Mathematically we have

$$ \frac{P(M_2|D)}{P(M_1|D)} = \frac{10^{-a}}{0.5^m} \gt 1 $$

which yields the number of flips, \(m\), to overcome a prior against the two-headed coin, \(a\),

$$ m> \frac{a}{\log_{10} 2} $$

For \(a=6\) (or initially a million times less likely) then \(m>19.9\) flips is needed to overcome that level of initial skepticism.

Alternating Results or Quasi-random processes

The same sort of analysis can occur if instead of a string of heads we observe a perfectly oscillating sequence (H,T,H,T,H,T,...). This, of course, could be the result of a random process but if it continued long enough then even a low prior of a rigged system could be overcome.
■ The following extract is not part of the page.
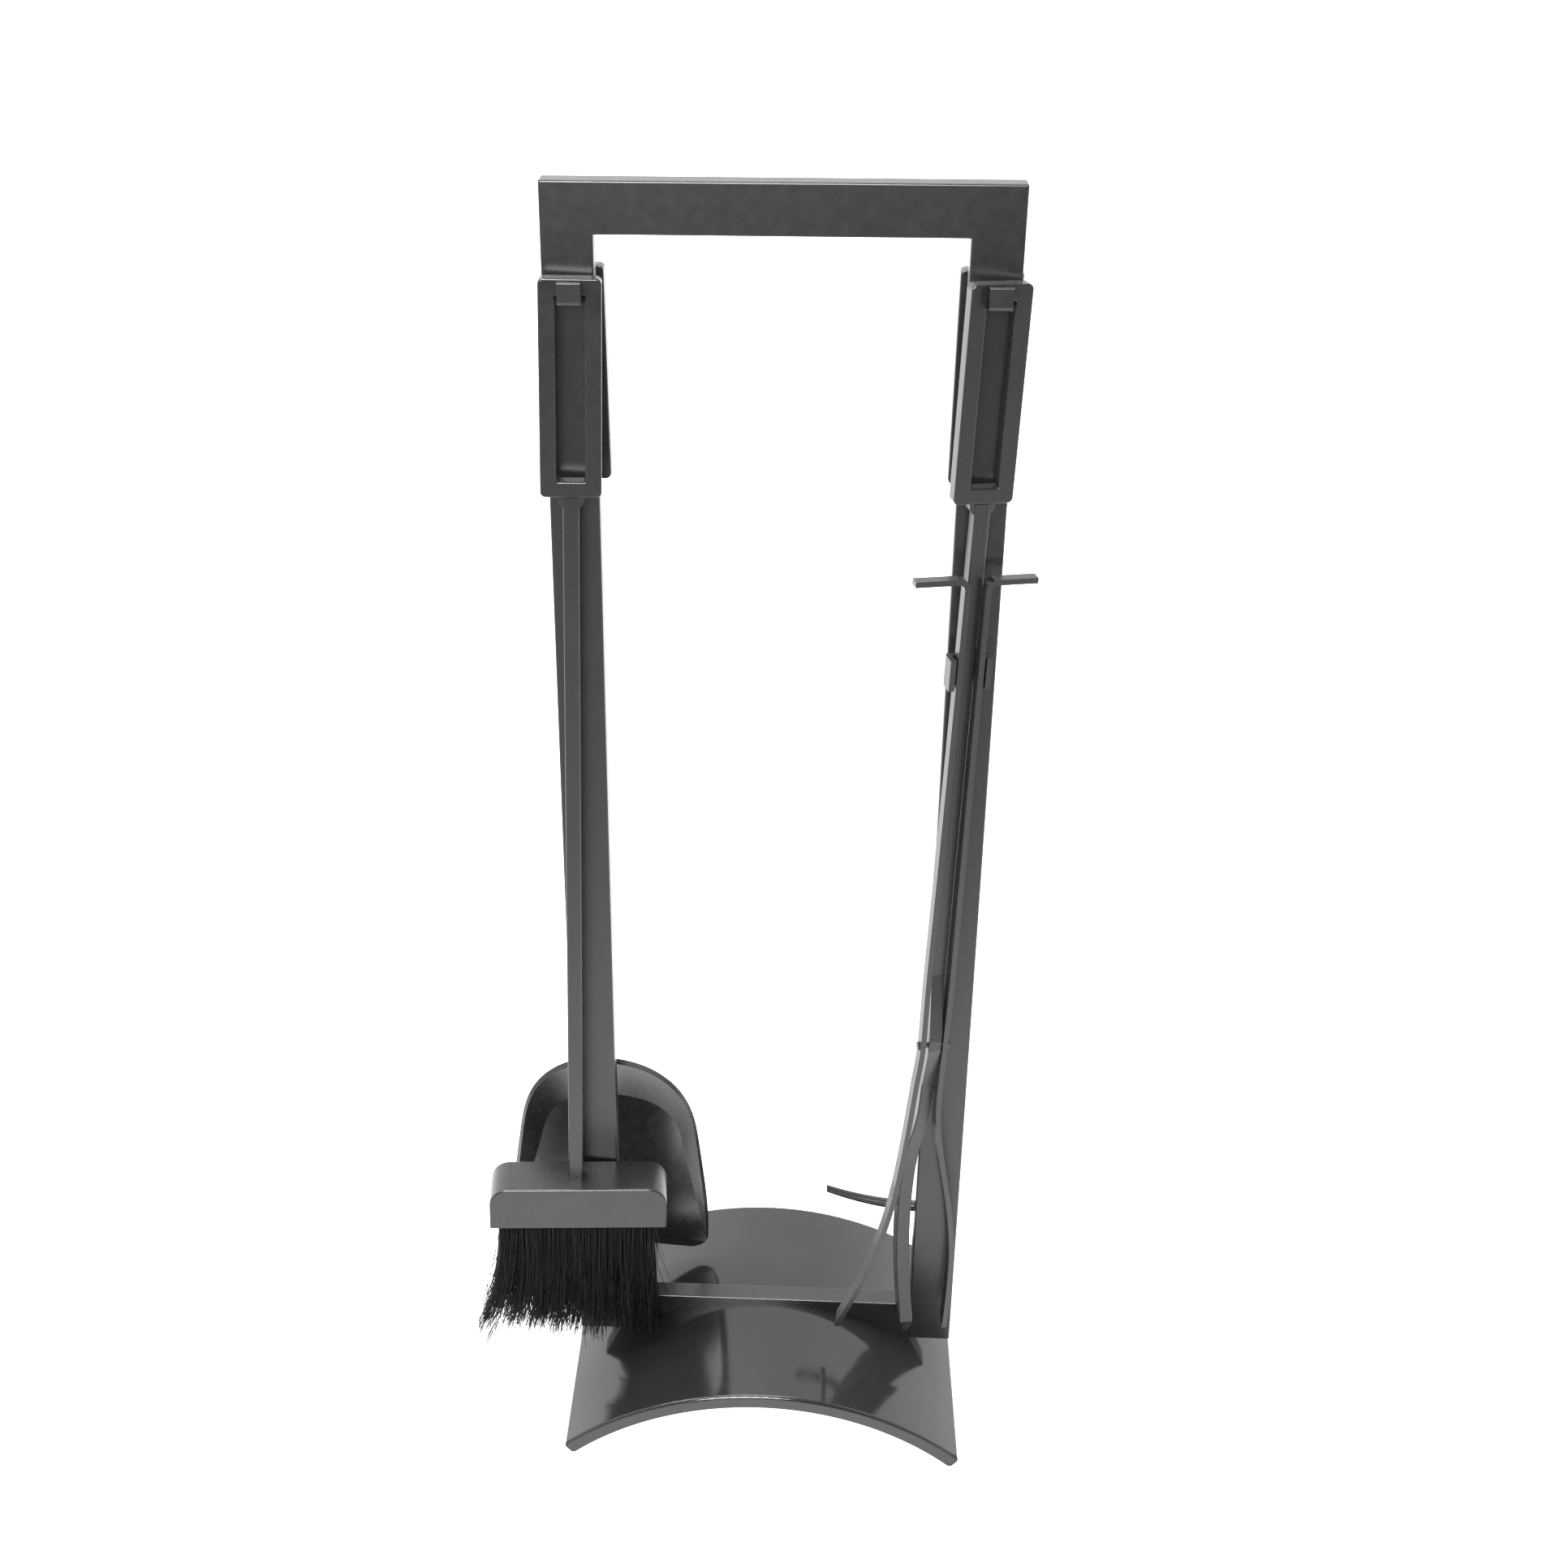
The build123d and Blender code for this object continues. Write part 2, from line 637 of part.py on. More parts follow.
def pivot_lug():
    """Ramped lug on the front of the shaft that carries the rivet."""
    root = -SHAFT / 2
    top = RIVET_Z + LUG_TALL / 2
    low = RIVET_Z - LUG_TALL / 2
    points = [(root, top + LUG_RAMP_UP), (LUG_FRONT, top), (LUG_FRONT, low), (root, low - LUG_RAMP_DOWN)]
    block = side_prism(points, LUG_LEFT, LUG_RIGHT)
    front_edges = block.edges().filter_by(Axis.Z)
    block = fillet([e for e in front_edges if abs(e.center().Y - LUG_FRONT) < NEAR], LUG_EDGE)
    bore = Pos(0, RIVET_Y, RIVET_Z) * Rot(0, 90, 0) * Cylinder(RIVET_BORE_R, HANDLE_WIDE)
    return block - bore - tongs_shaft()


def guide_ear(inner_x):
    """Angle strip welded to the side of the shaft, its leg running along the outside of one arm."""
    side = 1 if inner_x > 0 else -1
    outer_x = inner_x + side * GUIDE_THICK
    root_x = side * SHAFT / 2
    low = GUIDE_TOP - GUIDE_TALL
    web_front = -SHAFT / 2 + GUIDE_GAP / 2
    points = [
        (root_x, GUIDE_BACK),
        (outer_x, GUIDE_BACK),
        (outer_x, GUIDE_FRONT),
        (inner_x, GUIDE_FRONT),
        (inner_x, web_front),
        (root_x, web_front),
    ]
    face = Pos(0, 0, low) * make_face(Polyline(*points, close=True))
    ear = extrude(face, GUIDE_TALL, dir=(0, 0, 1))
    upright_edges = ear.edges().filter_by(Axis.Z)
    outer = [e for e in upright_edges if abs(e.center().X - outer_x) < NEAR]
    bend = [e for e in outer if e.center().Y > web_front]
    return fillet(bend, GUIDE_BEND)


def guide_x(points, side):
    """Inner face of the guide ear beside one arm."""
    reach = max(side * x for x, z in points if z > GUIDE_REACH_Z)
    return side * (reach + STRIP_THICK / 2 + GUIDE_GAP)


def guide_beads():
    """Weld beads behind both guide ears, along the sides of the shaft."""
    beads = []
    for side in (-1, 1):
        root_x = side * SHAFT / 2
        tip_x = root_x + side * GUIDE_BEAD
        points = [(root_x, GUIDE_BACK), (tip_x, GUIDE_BACK), (root_x, GUIDE_BACK + GUIDE_BEAD)]
        face = Pos(0, 0, GUIDE_TOP - GUIDE_TALL) * make_face(Polyline(*points, close=True))
        beads.append(extrude(face, GUIDE_TALL, dir=(0, 0, 1)))
    return together(beads)


def stand_pieces():
    """Everything that stays fixed to the stand."""
    left, right, top = frame_pieces()
    pieces = {"base_plate": base_plate(), "left_upright": left, "right_upright": right}
    pieces["top_bar"] = top
    pieces["cross_bar"] = cross_bar()
    pieces["hook_front_left"] = hook(HOOK_FRONT_X[0], -1)
    pieces["hook_front_right"] = hook(HOOK_FRONT_X[1], -1)
    pieces["hook_back_left"] = hook(HOOK_BACK_X[0], 1)
    pieces["hook_back_right"] = hook(HOOK_BACK_X[1], 1)
    beads = [hook_bead(x, -1) for x in HOOK_FRONT_X] + [hook_bead(x, 1) for x in HOOK_BACK_X]
    pieces["hook_beads"] = together(beads)
    screws = [base_screw_parts(angle)[0] for angle in (-SCREW_ANGLE, SCREW_ANGLE)]
    pieces["base_screws"] = together(screws)
    return pieces


def tool_pieces():
    """Every tool piece, moved to where its tool hangs."""
    drawn = {
        "brush_handle": (handle(), BRUSH_HANGS),
        "brush_handle_bead": (handle_bead(), BRUSH_HANGS),
        "brush_shaft": (straight_shaft(BRUSH_HEAD_TOP), BRUSH_HANGS),
        "brush_shell": (brush_shell(), BRUSH_HANGS),
        "brush_block": (brush_block(), BRUSH_HANGS),
        "bristles": (bristles(), BRUSH_HANGS),
        "shovel_handle": (handle(), SHOVEL_HANGS),
        "shovel_handle_bead": (handle_bead(), SHOVEL_HANGS),
        "shovel_shaft": (shovel_shaft(), SHOVEL_HANGS),
        "shovel_pan": (shovel_pan(), SHOVEL_HANGS),
        "shovel_pan_bead": (pan_bead(), SHOVEL_HANGS),
        "poker_handle": (handle(), POKER_HANGS),
        "poker_handle_bead": (handle_bead(), POKER_HANGS),
        "poker_shaft": (poker_shaft(), POKER_HANGS),
        "poker_prong": (poker_prong(), POKER_HANGS),
        "poker_prong_bead": (prong_bead(), POKER_HANGS),
        "tongs_handle": (handle(), TONGS_HANGS),
        "tongs_handle_bead": (handle_bead(), TONGS_HANGS),
        "tongs_shaft": (tongs_shaft(), TONGS_HANGS),
        "tongs_lug": (pivot_lug(), TONGS_HANGS),
        "guide_ear_left": (guide_ear(guide_x(LEFT_ARM, -1)), TONGS_HANGS),
        "guide_ear_right": (guide_ear(guide_x(RIGHT_ARM, 1)), TONGS_HANGS),
        "guide_beads": (guide_beads(), TONGS_HANGS),
        "fork_arm_left": (fork_arm(LEFT_ARM, LEFT_TAB_END), TONGS_HANGS),
        "fork_arm_right": (fork_arm(RIGHT_ARM, RIGHT_TAB_END), TONGS_HANGS),
        "fork_rivet": (rivet(), TONGS_HANGS),
    }
    return {name: hang(shape, place) for name, (shape, place) in drawn.items()}


os.makedirs("parts", exist_ok=True)
pieces = stand_pieces()
pieces.update(tool_pieces())
for name, shape in pieces.items():
    shape = Pos(FRAME_MIDDLE_X, 0, 0) * shape
    export_step(shape, f"parts/{name}.step")
    box = shape.bounding_box()
    print(f"{name:22s} solids {len(shape.solids())} volume {shape.volume:10.1f}", box.min, box.max)
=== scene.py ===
import json
import math
import random
import bpy
from mathutils import Matrix, Vector


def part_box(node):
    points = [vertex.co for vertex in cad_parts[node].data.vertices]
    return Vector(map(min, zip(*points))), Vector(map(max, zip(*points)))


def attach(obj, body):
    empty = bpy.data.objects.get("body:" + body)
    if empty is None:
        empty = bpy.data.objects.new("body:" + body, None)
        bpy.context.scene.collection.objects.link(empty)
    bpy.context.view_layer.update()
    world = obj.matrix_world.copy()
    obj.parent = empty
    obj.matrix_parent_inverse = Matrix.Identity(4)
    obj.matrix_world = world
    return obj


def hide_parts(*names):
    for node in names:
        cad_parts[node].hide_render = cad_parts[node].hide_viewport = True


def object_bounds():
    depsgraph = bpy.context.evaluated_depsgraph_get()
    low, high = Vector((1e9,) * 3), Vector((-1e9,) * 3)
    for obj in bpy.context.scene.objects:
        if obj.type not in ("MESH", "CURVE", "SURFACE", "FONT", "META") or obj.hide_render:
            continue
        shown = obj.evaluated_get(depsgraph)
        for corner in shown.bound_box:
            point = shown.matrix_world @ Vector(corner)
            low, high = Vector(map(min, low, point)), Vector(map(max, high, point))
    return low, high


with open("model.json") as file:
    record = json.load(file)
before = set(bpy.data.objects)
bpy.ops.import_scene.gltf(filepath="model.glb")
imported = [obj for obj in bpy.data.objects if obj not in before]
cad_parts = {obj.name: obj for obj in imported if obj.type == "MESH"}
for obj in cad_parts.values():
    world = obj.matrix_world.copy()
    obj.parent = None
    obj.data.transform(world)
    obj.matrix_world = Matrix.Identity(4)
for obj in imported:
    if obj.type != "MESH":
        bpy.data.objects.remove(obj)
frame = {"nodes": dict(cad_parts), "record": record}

first_low, first_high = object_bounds()
nodes = frame["nodes"]
SEED = 17
rng = random.Random(SEED)

# ---------------------------------------------------------------- numbers (metres, radians)
NOISE_LOW, NOISE_HIGH = 0.3, 0.7
WHITE = (1.0, 1.0, 1.0, 1.0)

# paint: mottling, gloss change and weld ripple
MOTTLE_SCALE = 30.0
GLOSS_SCALE = 160.0
RIPPLE_SCALE, RIPPLE_DEPTH, WELD_RIPPLE = 600.0, 0.0006, 0.3
PAINT_IOR, PAN_IOR = 1.5, 2.2

# metal, fibre and wood
METAL_TONE_SCALE, METAL_GLOSS_SCALE = 260.0, 900.0
FIBRE_DRAWN, FIBRE_SCALE, FIBRE_SPECULAR = 0.06, 520.0, 0.2
WOOD_TONE_SCALE, WOOD_GLOSS_SCALE = 90.0, 300.0

# brush head: its lean, tilt and turn, and where the strands start
HEAD_LEAN, HEAD_TILT, HEAD_TURN = math.radians(1.3), math.radians(-0.93), math.radians(5.0)
ROOT_LEFT, ROOT_RIGHT, ROOT_DEEP = -0.0462, 0.0440, 0.0098
ROOT_SINK = 0.0015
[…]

The same could occur if you happen to be observing a Sobol Sequence or some other quasi-random processes. These sequences are designed to be non-independent in order to be more likely to fill the space of numbers evenly. Thus, if there is a sequence of 5 heads in a row, then under a quasi-random process a tails is in fact more likely in these sequences as the "fallacy" warns us against. These processes have some use in sampling for simulations where you want to make sure to cover all the the values of the parameter space evenly and efficiently.

Conclusion

I am not arguing that the Gambler's Fallacy is wrong, nor am I arguing that we should think every case is rigged. I am further not suggesting that people are actually good at these problems - they aren't. We see patterns in random sequences and events all of the time, and perhaps we should be a bit more reticent to ascribe non-randomness to processes for which we have no evidence of a non-random influence. In other words, our priors for a rigged system should generally be quite low. However, there can be cases where the system is rigged and we should be open to that possibility as well.